An invisible obstacle. Sometimes the worst molding problems are the ones you can't see, which turned out to be the case with the glove. According to Goldenberg, PTI engineers have spent the bulk of their time dealing with persistent problems with flow front convergences, or "weld lines," and entrapped gases in the mold cavity. Normally, weld lines don't have to be a big deal for parts, like the gloves, that lack cosmetic requirements. Anyway, sequential valve gating systems can usually go a long way in managing the convergence of flow fronts. Entrapped gases, meanwhile, can be eliminated by the expensive yet effective practice of adding vents in the mold cavity and running the tool under vacuum.

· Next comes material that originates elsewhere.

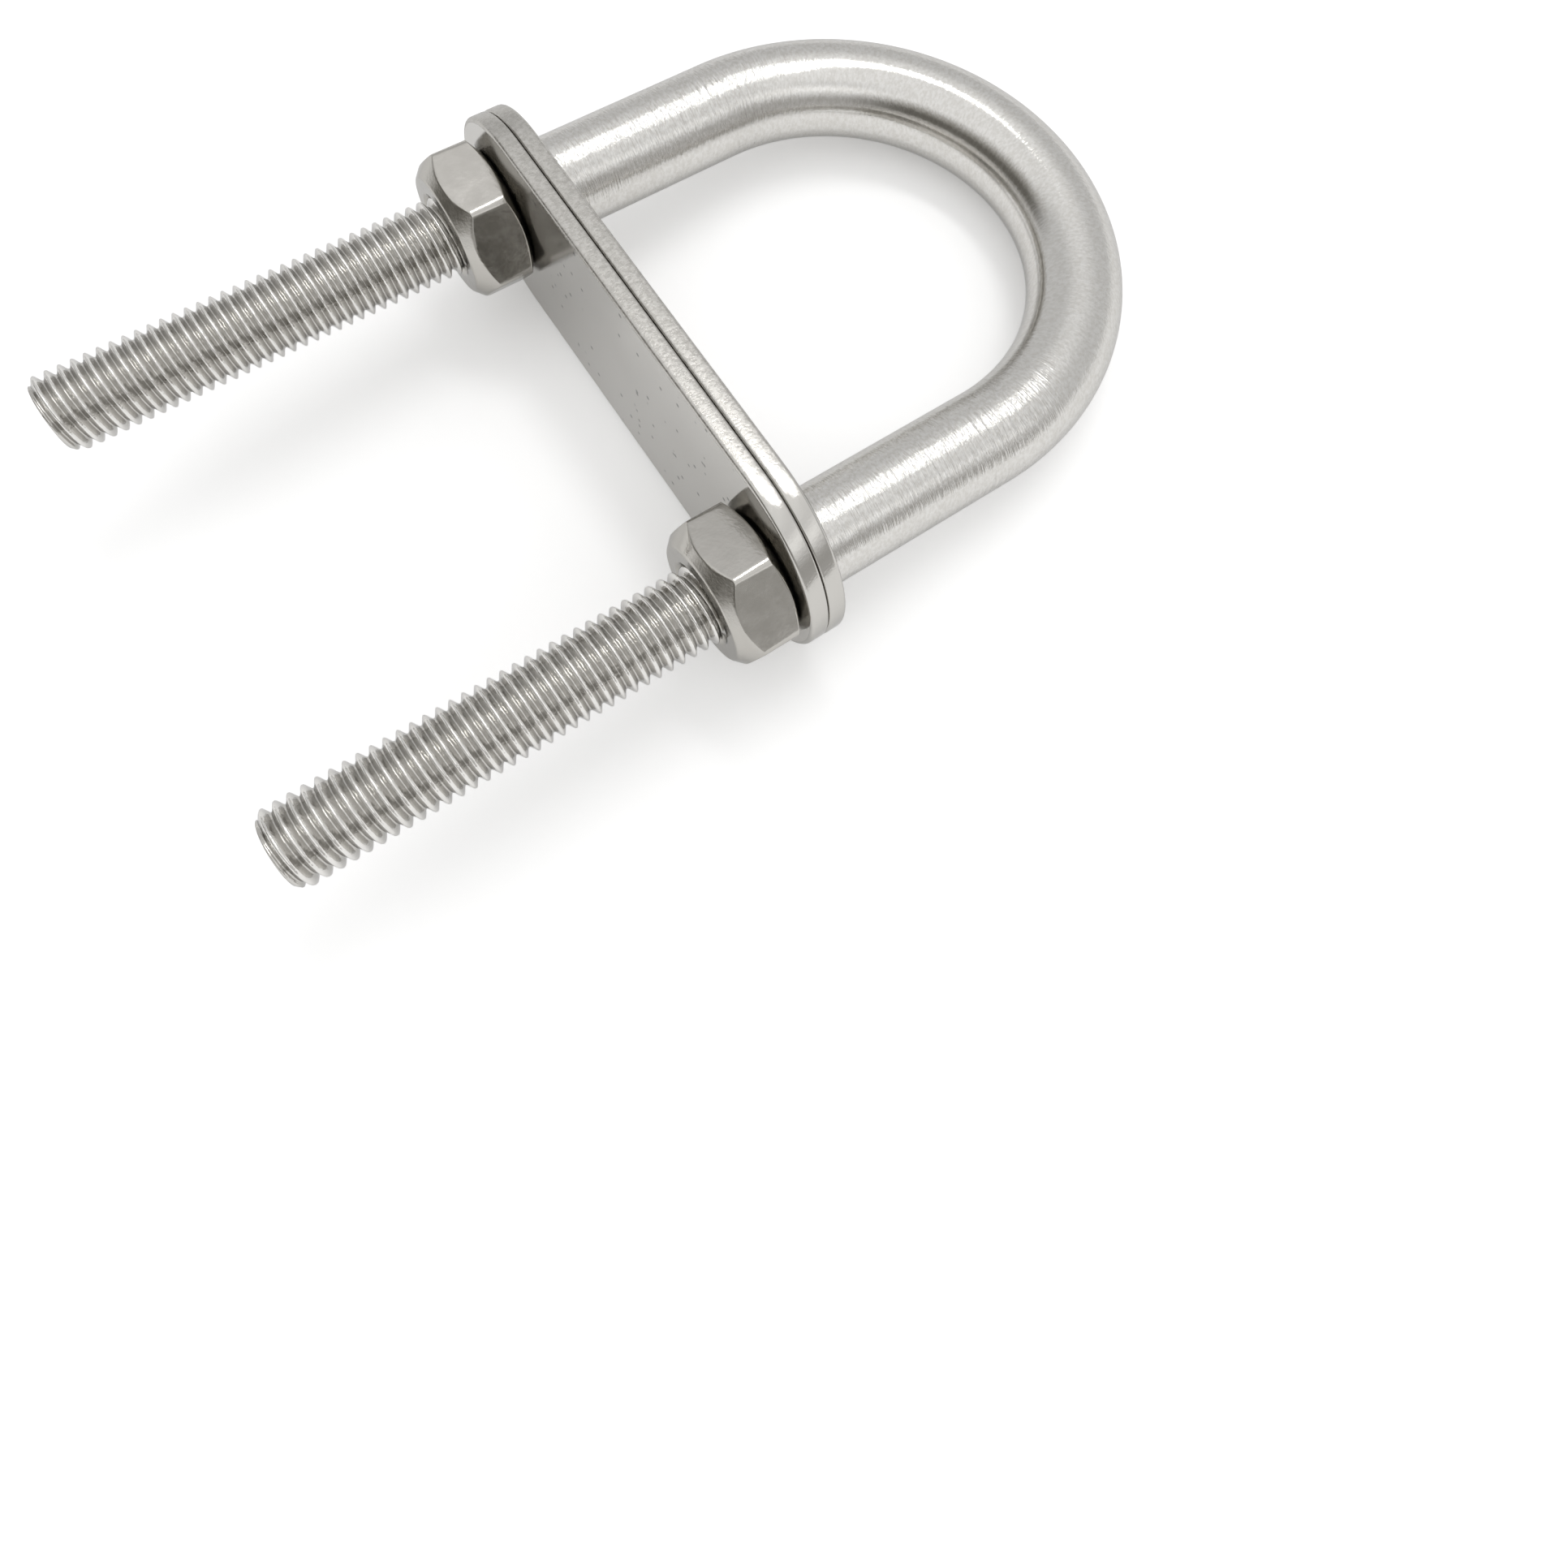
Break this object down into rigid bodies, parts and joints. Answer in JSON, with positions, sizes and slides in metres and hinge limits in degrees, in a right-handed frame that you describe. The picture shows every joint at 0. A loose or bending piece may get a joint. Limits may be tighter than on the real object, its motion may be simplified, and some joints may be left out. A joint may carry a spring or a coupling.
{
  "type": "u-bolt",
  "caption": "Shouldered U-bolt: a round bow with threaded legs, a deck plate on its shoulders, a backing plate and hexagon nuts.",
  "frame": {"origin": "centre of the deck plate's outer face, the face that the bar's two shoulders seat on and that bears on the deck or bracket when the U-bolt is fitted", "axes": "+X along the legs from the threaded tips to the bow, +Y across the legs from the right leg to the left leg, +Z square to the plane of the U"},
  "size_m": [0.105, 0.066, 0.023],
  "materials": {
    "bar_steel": "polished stainless steel with fine cross scratches, satin on the bend",
    "plate_steel": "satin stainless steel with mottled, fine-grained edges",
    "nut_steel": "smooth stainless steel with bright chamfers"
  },
  "bodies": {
    "bar": {"u_bar": "bar_steel", "deck_plate": "plate_steel"},
    "backing": {"backing_plate": "plate_steel"},
    "left_nut": {"left_nut": "nut_steel"},
    "right_nut": {"right_nut": "nut_steel"}
  },
  "joints": [
    {"name": "backing_plate_slide", "type": "slide", "parent": "bar", "child": "backing", "axis": [-1, 0, 0], "range_m": [0, 0.0401]},
    {"name": "left_nut_turn", "type": "hinge", "parent": "backing", "child": "left_nut", "pos_m": [-0.0073, 0.0248, 0], "axis": [-1, 0, 0], "range_deg": [0, 11520]},
    {"name": "right_nut_turn", "type": "hinge", "parent": "backing", "child": "right_nut", "pos_m": [-0.0073, -0.0248, 0], "axis": [-1, 0, 0], "range_deg": [0, 11520]}
  ],
  "couplings": [
    {"joint": "backing_plate_slide", "follows": "left_nut_turn", "m_per_rad": 0.00019894},
    {"joint": "right_nut_turn", "follows": "left_nut_turn", "ratio": 1}
  ]
}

Yet even after adopting these tooling technologies and fine-tuning its molding conditions, PTI engineers found that the gloves still had a problem passing the voltage breakdown tests. This ASTM test involves submerging a fluid-filled glove in a bath of liquid, creating a potential differential, and seeing how much voltage the glove can take before it burns through. Goldenberg knew it wasn't a material problem, since flat samples of the material had no problem withstanding up to 34 kV. The electrical "weak spots" appeared only on the molded gloves-and then only in the regions with converging flow fronts. Goldenberg surmised that trapped gases in the molding cavity were creating micro-porosity where the flow fronts come together. "These holes are microscopic," he says. "You definitely cannot see them." Though tiny, the holes still diminished the overall electrical properties of the gloves. "The dielectric strength fell dramatically at the weld lines," Goldenberg says.

PTI engineers have spent the better part of two years trying to solve this problem, running many mold-filling simulations to identify the optimal gate and vent locations as well as to optimize the gate timing. At first, the simulations allowed them to make limited progress since they had access only to a "2.50D" version of Moldflow simulation software. This software handily flagged larger pockets of trapped gases but did not show the small-scale entrapments. "They would show up only during dielectric testing," Goldenberg says. About a year ago, PTI switched to the Moldflow's current 3D simulation software. "That was a real eye opener," says Goldenberg, who says that the subtle entrapments not visible in 2.50D suddenly appeared on the screen. PTI and ERPI are currently about 3 kV short of reaching the 30 kV mark for the molded glove, but the Moldflow simulations have helped identify some tooling, and molding changes should take care of the problem. For example, Goldenberg believes PTI can eliminate the remaining micro-porosity by adding some gates to the end of glove fingers, changing the part's flow leaders, and moving some vents. "The last bit is always the hardest," he says. "But we're almost there."